After training the models with some file. Use -f to give a labeled binetflow file and use -e. Without any other option, a new file will be generated with the original binetflow information and an additional column with the predicted label based on the trained models. Also a sorted version of the binetflow file is created. No input is printed in the console.
Verification and performance metrics
To verify the results and know the performance metrics you should use another program called BotnetDetectorsComparer (https://bitbucket.org/eldraco2000/botnetdetectorscomparer) With this program you do:
BotnetDetectorsComparer.py -f <binetflowfile>.labeled.sorted -t weight -T 300 -a 0.01
And find out the performance metrics according to a time window and weighted logic. Please see the papers.
- 0.90 This is the first public version. Any problem please contact firstname.lastname@example.org or email@example.com
usage: ./CCDetector.py <options> options: -h, --help Show this help message and exit -V, --version Output version information and exit -D, --debug Debug level. E.g -D 3 . -f, --file Input netflow file to analize. If - is used, netflows are read from stdin. Remember to pass the header! -t, --time-threshold First Threshold of time difference. -b, --bytes-threshold First Threshold of bytes size. -d, --duration-threshold First Threshold of duration. -T, --analyze-tuple Analyze only this tuple and print detailed information for each netflow. -u, --tuple-mode The tuple mode. can be 3 for sip-dip-dport or 4 for sip-sport-dip-dport -R, --thresholds Threshold mode. Prints all the values of the features for training the thresholds. -r, --training Training mode. Read one binetflow from -f file and outputs one Markov Chain for each label in the folder 'MCModels'. Don't use -r, -v or -e at the same time. -v, --validation Validation mode. Read one or several binetflow files (comma separated in -f ) and consider them as training-validation. Use 10-folds to compute the models, applies the models and get the best thresholds. Don't use -r, -v or -e at the same time. -e, --testing Testing mode. Read binetflows from -f file, Markov Chains from the folder 'MCModels', predicts for each tuple the chain (label) with more probability of generating it and it outputs a labeled netflow file. Don't use -r, -v or -e at the same time. -w, --without-colors Do not use colors in the output -l, --state-length Minimun length to consider the state string for analysis -p, --min-prob-threshold Threshold to use when comparing each tuple to every model. If -q is specified then this is the minimal threshold to try. You can also specify it as 1e-10. The lower limit is 1e-45. -q, --max-prob-threshold Maximum threshold to use when comparing each tuple to every model. -p must be specified also. You can also specify it as 1e-11. The lower limit is 1e-45. -L, --label Print all the informatin about all the tuples with this label. -P, --print-mode Print mode: normal, csv, oneline, and epoch. You can combine them with '-'. -a, --all-models Generate and include all models in the process. By default it only uses the models of the C&Cs. Only for the training. -n, --num-folds Number of folds in the k-fold validation. -s, --step-threshold Step to use when moving the threshold. Defaults to 10. That is from 0.1 to 0.01. Use multiples of 10.

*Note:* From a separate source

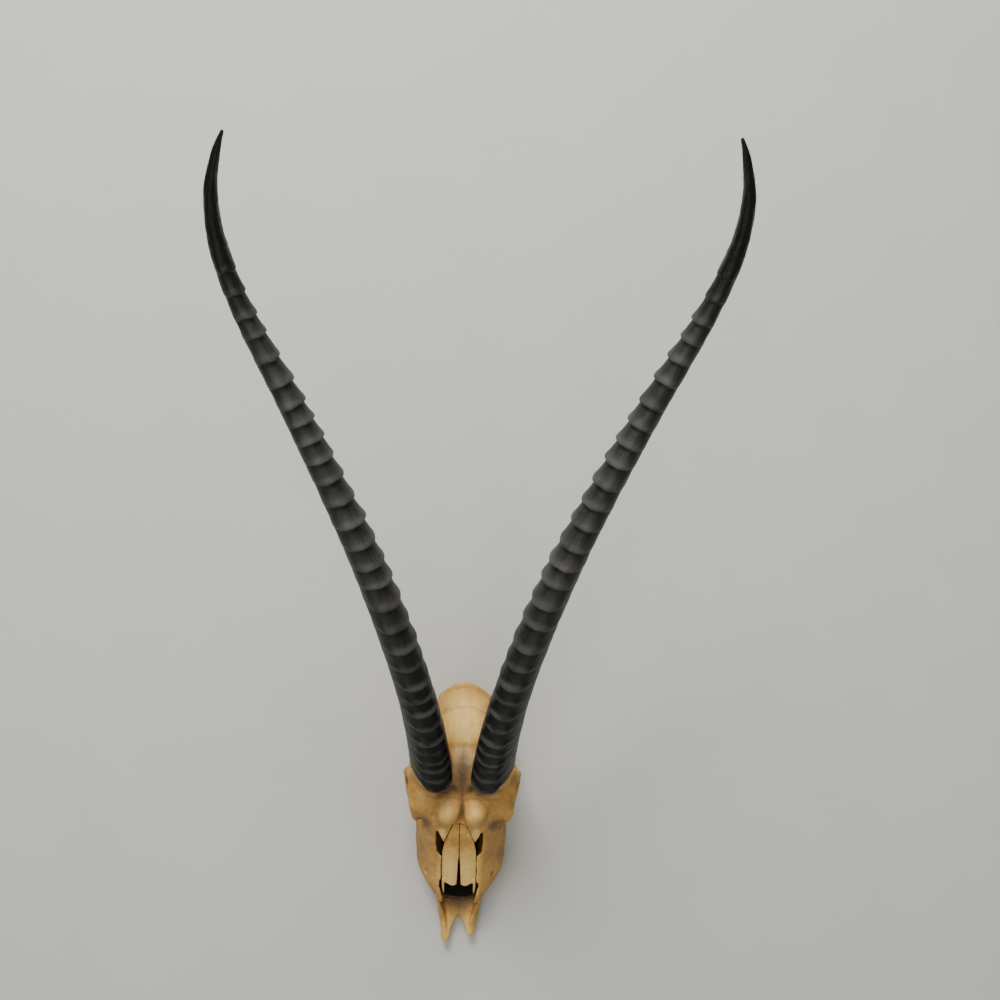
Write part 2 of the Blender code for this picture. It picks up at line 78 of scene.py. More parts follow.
# Horns: along each one, nine evenly spaced values from base to tip, angles in degrees
HORN_BASE = {-1: (-26.7, 184.0, 101.0), 1: (28.4, 184.0, 101.0)}
HORN_LENGTH = {-1: 607.0, 1: 615.0}
HORN_RISE = (47, 43, 37, 30.5, 26, 23, 25, 30.5, 40.5)
HORN_SPLAY = {
    -1: (4.3, 10.0, 16.1, 20.1, 24.1, 25.7, 26.2, 8.1, -32.6),
    1: (5.5, 10.9, 16.3, 20.3, 23.9, 26.0, 27.1, 12.6, -29.8),
}
HORN_WIDTH = (37.2, 34.0, 30.6, 27.6, 24.0, 20.9, 17.0, 11.6, 2.4)
HORN_DEPTH_RATIO = (1.18, 1.17, 1.16, 1.14, 1.12, 1.10, 1.08, 1.05, 1.0)
HORN_TURN = (14, 14, 12, 10, 8, 6, 4, 2, 0)
RING_RELIEF = (2.6, 2.8, 2.5, 2.4, 2.3, 2.1, 1.7, 0.25, 0.0)
RING_RELIEF_UNIT = 2.4
HORN_INSET = 0.5

# What is added to the half width near the tip: shares of the way there, and how much
HORN_TIP_SWELL = ((0.8, 0.85, 0.89, 0.93, 0.975, 1.0), (0.0, 0.8, 0.8, 1.5, 1.5, 0.3))

# Foot of a horn: how much higher it ends at the back, how far up that is felt, and
# where around the horn it is lowest
FOOT_SLANT = 30.0
FOOT_REACH = 90.0
FOOT_LOWEST = -15.0

# Grooves between the rings, by their distance along the horn from its base. The count
# of rings starts above zero, so that it stays there where their lines dip
FIRST_RING = 2.0
RING_GROOVES = {
    -1: (
        13, 29, 40, 54.5, 66.5, 85.5, 105, 119.5, 135.5, 155, 175, 195.5, 218.5, 240, 256.5, 275.5,
        295, 314.5, 334, 351, 367.5, 383, 397.5, 415.5, 434.5, 454.5, 469, 487.5, 504.5, 521.5, 539,
    ),
    1: (
        14.5, 32.5, 41.5, 55, 69, 86.5, 105, 121.5, 139, 160, 180, 205, 225.5, 247, 264.5, 281.5,
        301.5, 319.5, 338, 357.5, 374, 391, 408, 428, 446.5, 463, 478, 496.5, 514.5, 530, 546,
    ),
}

# Upper cheek teeth, from the second premolar to the third molar
TOOTH_LENGTHS = (8.5, 10.0, 10.5, 13.0, 15.0, 15.5)
TOOTH_WIDTHS = (6.5, 8.5, 10.5, 12.5, 13.0, 12.5)
TOOTH_X = (24.5, 26.5, 28.0, 29.3, 30.0, 29.5)
TOOTH_NAMES = ("P2", "P3", "P4", "M1", "M2", "M3")
TOOTH_START = 77.0
TOOTH_GAP = 0.5
TOOTH_HEIGHT = 19.0

# Nasal bones: station s, inner edge x, outer edge x, height of the top
NASAL_STATIONS = (
    (64.0, 2.0, 15.6, 47.5),
    (72.0, 1.7, 16.4, 52.0),
    (84.0, 1.2, 16.6, 59.0),
    (96.0, 0.5, 16.0, 66.0),
    (104.0, 0.2, 15.0, 70.6),
    (112.0, 0.2, 13.2, 75.3),
    (122.0, 0.2, 9.6, 81.2),
    (131.0, 0.2, 5.6, 86.2),
)
NASAL_THICKNESS = 1.8
NASAL_LOWERED = 0.35
NASAL_DROP = 0.011
NASAL_SLOPE = 0.55

# End of each nasal bone's outer prong
PRONG = ((14.7, 70, 48.9), (14.8, 64, 45.4), (14.6, 58.5, 42.2), (14.2, 53.5, 39.2))
PRONG_RADII = ((1.5, 1.2), (1.3, 1.0), (1.0, 0.8), (0.4, 0.3))

# Premaxilla: section of the right one at each station s, as x, z, from its inner
# lower edge round by the outside and the rim of the nose back to its floor
PREMAXILLA = (
    (-3, ((9.8, 10.6), (13.4, 10.6), (14, 11.6), (12.6, 13), (11.4, 13), (10.6, 12.8), (9.6, 12.2))),
    (2, ((8.9, 10), (15.4, 10), (16.3, 11.6), (13.2, 14.6), (11.6, 14.6), (10.6, 14), (8.7, 13))),
    (11, ((7.6, 10), (15.8, 10), (16.8, 12), (13.2, 16), (11.6, 16), (10.4, 14.2), (7.4, 13.4))),
    (18, ((5, 10.5), (16.6, 10.6), (17.8, 12.8), (13.4, 18), (11.8, 18), (10.2, 14.8), (4.8, 14))),
    (26, ((0.5, 11.5), (17.6, 11.8), (19, 14.5), (15.2, 21.6), (13.4, 21.4), (11.4, 15.4), (0.5, 15))),
    (34, ((0.3, 12.5), (18.6, 13), (20.2, 16.4), (17.6, 25.6), (15.6, 25.4), (13.4, 16.6), (0.3, 16))),
    (41.5, ((0.3, 14), (19.6, 14.6), (21.6, 19), (19.8, 30), (17.6, 30), (15.8, 18), (0.3, 17.4))),
    (44, ((16.4, 19), (19.6, 18), (21.9, 21), (20.4, 31.4), (18.2, 31.4), (17, 28), (16.2, 24))),
    (55, ((19.6, 31), (21.6, 31), (22.6, 33), (22, 38), (20, 38.4), (19.2, 36), (19, 33))),
    (63, ((18.6, 41), (19.8, 41), (20.6, 42), (20, 44), (18.8, 44.2), (18.2, 43.4), (18.2, 42))),
)
PREMAXILLA_TIP = {-1: -3.0, 1: 4.0}
PREMAXILLA_TIP_REACH = 21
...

This is a program to compare different botnet/malware detectors based on network traffic. The idea is to read a netflow file that has a new column for each prediction of an algorithm and compare how each algorithm detects the traffic. It computes the FP, FN, TP and TN for each flow in a time window, by counting the errors per IP address. At the end of each time window several performance metrics are compared, and also at the end of the capture.
To use it you should give a binetflow file, the type of comparison and the width of the time window.
./BotnetDetectorsComparer.py -f statisticGenerator.testcasewithheaders9.txt -t weight -T 300
Giving an alpha is also a good idea, if not the program will assume a default of 0.01 (like in our experiments)
With -p it will plot and open a window with the graph information for each method. With -P
Any problem contact firstname.lastname@example.org or email@example.com
usage: ./BotnetDetectorsComparer.py <options> options: -h, --help Show this help message and exit -V, --version Output version information and exit -v, --verbose Output more information. -D, --debug Debug. In debug mode the statistics run live. -f, --file SORTED input netflow labeled file to analyze (Netflow or Argus). -t, --type Type of comparison. Flow based (-t flow), time based (-t time), or weighted (-t weight). The weighted type is the new IP-based and time-based error metric. -T, --time While using time based comparison, specify the time window to use in secodns. E.g. -T 120 -p, --plot Plot the fmeasures of all methods and show them on the display. -a, --alpha In weight mode, use this alpha for computing the score (defaults to 0.4). -c, --cvs Print the final scores in cvs format into the specified file. E.g. -c results.csv -o, --out Store in a log file everything that is shown in the screen. -o all-info.txt -P, --plot-to-file Instead of showing the plot on the screen, store it in a file. Type of plot given by the file extension. E.g. -P all-info.eps. The name of each algorithm is added at the beginning of the file name.